Written instruction: Please give the count of lines holding the string "True" and nothing besides.

Scripts that build objects:
········

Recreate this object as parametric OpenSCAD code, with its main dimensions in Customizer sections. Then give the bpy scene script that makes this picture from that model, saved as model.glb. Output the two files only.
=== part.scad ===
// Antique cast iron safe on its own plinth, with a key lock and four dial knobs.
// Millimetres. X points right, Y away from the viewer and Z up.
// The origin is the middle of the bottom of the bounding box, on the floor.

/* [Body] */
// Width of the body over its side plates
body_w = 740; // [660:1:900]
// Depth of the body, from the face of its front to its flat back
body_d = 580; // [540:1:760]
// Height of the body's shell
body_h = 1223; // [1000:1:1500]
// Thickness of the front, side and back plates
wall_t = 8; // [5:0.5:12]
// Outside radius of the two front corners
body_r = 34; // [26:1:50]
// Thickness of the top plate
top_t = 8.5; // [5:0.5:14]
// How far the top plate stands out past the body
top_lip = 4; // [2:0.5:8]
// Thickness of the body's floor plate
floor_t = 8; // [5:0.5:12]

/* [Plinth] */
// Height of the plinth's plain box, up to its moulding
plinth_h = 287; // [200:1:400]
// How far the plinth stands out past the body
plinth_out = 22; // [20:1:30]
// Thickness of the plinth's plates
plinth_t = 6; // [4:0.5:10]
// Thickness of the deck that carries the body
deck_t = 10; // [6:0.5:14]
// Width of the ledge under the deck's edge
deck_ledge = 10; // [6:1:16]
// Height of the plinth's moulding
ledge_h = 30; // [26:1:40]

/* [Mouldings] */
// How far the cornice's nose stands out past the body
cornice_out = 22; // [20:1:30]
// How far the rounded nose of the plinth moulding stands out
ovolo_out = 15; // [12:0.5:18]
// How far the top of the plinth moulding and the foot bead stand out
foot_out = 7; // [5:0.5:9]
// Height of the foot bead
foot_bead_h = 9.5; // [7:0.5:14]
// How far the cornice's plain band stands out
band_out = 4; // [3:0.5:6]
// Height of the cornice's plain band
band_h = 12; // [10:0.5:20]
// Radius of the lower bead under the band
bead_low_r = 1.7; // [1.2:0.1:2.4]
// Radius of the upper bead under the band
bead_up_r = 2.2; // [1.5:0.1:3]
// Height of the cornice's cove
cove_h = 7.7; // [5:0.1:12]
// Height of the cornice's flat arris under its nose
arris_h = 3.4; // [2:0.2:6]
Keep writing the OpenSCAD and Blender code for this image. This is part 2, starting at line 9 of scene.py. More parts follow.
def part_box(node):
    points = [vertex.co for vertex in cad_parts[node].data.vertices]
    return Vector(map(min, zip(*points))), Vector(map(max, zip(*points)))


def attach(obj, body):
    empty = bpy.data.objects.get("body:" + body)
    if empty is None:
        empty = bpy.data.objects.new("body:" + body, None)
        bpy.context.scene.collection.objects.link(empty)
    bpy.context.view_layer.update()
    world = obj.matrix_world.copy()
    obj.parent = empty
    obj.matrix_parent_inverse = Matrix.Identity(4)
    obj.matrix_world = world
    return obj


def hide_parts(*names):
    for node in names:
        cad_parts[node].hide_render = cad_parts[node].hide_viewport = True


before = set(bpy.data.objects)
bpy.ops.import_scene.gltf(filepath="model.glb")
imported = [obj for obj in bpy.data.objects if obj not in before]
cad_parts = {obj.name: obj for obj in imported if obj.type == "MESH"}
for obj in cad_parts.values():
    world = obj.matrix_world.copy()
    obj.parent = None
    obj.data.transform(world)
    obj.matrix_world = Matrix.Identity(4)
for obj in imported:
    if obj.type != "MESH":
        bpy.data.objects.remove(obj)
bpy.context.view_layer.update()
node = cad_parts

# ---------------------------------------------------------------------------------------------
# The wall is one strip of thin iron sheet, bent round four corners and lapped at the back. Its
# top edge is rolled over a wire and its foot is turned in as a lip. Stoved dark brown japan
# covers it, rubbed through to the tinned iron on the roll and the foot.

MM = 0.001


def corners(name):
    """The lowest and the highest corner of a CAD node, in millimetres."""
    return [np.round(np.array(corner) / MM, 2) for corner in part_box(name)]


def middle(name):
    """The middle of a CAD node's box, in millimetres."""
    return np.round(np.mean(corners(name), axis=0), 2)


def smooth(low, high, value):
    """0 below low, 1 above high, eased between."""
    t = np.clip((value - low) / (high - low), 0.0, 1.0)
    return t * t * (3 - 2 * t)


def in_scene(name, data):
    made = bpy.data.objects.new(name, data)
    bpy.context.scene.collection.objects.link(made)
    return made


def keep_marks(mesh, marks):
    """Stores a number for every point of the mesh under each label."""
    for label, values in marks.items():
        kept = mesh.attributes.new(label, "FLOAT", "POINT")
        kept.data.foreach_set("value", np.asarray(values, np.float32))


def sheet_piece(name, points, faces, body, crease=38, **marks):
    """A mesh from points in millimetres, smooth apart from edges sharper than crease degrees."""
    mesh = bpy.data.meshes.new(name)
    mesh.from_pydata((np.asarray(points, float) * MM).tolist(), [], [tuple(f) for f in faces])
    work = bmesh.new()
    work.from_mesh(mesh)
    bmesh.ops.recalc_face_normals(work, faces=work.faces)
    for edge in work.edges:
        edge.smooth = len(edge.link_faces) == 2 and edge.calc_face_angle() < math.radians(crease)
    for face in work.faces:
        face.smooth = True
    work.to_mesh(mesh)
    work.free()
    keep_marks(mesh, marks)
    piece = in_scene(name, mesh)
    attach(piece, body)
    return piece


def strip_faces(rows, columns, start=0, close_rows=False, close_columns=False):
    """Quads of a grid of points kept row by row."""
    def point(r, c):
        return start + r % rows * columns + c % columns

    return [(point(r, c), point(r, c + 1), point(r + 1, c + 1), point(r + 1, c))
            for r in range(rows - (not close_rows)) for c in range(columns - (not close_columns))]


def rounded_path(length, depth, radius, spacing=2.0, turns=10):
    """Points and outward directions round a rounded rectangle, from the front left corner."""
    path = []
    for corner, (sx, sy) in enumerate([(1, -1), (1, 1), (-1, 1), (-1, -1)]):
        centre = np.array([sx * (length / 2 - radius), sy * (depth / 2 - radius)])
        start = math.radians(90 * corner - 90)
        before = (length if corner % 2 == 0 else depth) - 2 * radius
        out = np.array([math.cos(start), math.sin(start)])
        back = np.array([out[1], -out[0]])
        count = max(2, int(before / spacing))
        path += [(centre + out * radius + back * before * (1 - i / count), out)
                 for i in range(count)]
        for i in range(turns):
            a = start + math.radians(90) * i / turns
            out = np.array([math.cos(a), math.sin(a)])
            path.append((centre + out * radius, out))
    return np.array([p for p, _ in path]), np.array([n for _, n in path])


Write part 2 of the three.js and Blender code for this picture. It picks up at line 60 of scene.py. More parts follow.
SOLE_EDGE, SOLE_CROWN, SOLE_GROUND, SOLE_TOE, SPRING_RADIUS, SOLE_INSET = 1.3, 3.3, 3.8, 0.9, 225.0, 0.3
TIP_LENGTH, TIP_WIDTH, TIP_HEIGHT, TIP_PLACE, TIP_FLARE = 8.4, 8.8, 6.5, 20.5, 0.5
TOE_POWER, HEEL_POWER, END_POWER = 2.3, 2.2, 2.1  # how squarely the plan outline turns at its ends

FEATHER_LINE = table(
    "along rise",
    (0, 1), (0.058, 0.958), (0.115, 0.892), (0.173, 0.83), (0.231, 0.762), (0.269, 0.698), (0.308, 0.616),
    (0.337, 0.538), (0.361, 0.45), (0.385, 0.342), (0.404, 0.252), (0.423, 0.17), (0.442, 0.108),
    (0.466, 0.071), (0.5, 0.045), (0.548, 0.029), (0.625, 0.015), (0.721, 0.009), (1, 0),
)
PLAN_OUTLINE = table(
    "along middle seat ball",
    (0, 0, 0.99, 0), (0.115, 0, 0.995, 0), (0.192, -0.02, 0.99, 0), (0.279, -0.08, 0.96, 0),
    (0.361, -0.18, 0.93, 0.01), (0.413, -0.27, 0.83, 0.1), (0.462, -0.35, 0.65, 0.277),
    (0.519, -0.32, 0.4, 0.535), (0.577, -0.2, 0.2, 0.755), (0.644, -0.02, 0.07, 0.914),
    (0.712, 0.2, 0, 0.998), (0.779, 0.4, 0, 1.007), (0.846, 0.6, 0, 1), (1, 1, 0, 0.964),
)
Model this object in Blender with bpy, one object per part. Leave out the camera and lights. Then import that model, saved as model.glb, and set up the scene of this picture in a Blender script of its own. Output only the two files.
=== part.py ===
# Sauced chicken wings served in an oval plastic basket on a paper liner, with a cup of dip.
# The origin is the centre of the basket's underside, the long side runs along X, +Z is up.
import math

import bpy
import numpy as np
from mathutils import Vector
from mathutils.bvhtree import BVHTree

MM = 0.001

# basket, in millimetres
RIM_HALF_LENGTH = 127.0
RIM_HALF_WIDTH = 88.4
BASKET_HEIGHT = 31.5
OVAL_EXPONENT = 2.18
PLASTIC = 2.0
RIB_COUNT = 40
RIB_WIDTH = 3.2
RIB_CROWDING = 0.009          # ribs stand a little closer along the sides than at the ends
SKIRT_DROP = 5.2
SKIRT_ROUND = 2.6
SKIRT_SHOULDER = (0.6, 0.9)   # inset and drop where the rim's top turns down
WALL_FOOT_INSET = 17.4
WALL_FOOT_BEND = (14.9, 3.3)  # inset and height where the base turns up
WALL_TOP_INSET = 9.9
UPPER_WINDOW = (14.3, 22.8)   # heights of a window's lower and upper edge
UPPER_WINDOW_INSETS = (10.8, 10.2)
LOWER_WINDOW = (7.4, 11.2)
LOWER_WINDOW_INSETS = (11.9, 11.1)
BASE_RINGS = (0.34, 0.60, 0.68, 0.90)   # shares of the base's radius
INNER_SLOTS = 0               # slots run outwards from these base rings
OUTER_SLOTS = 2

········

Output for this task: 2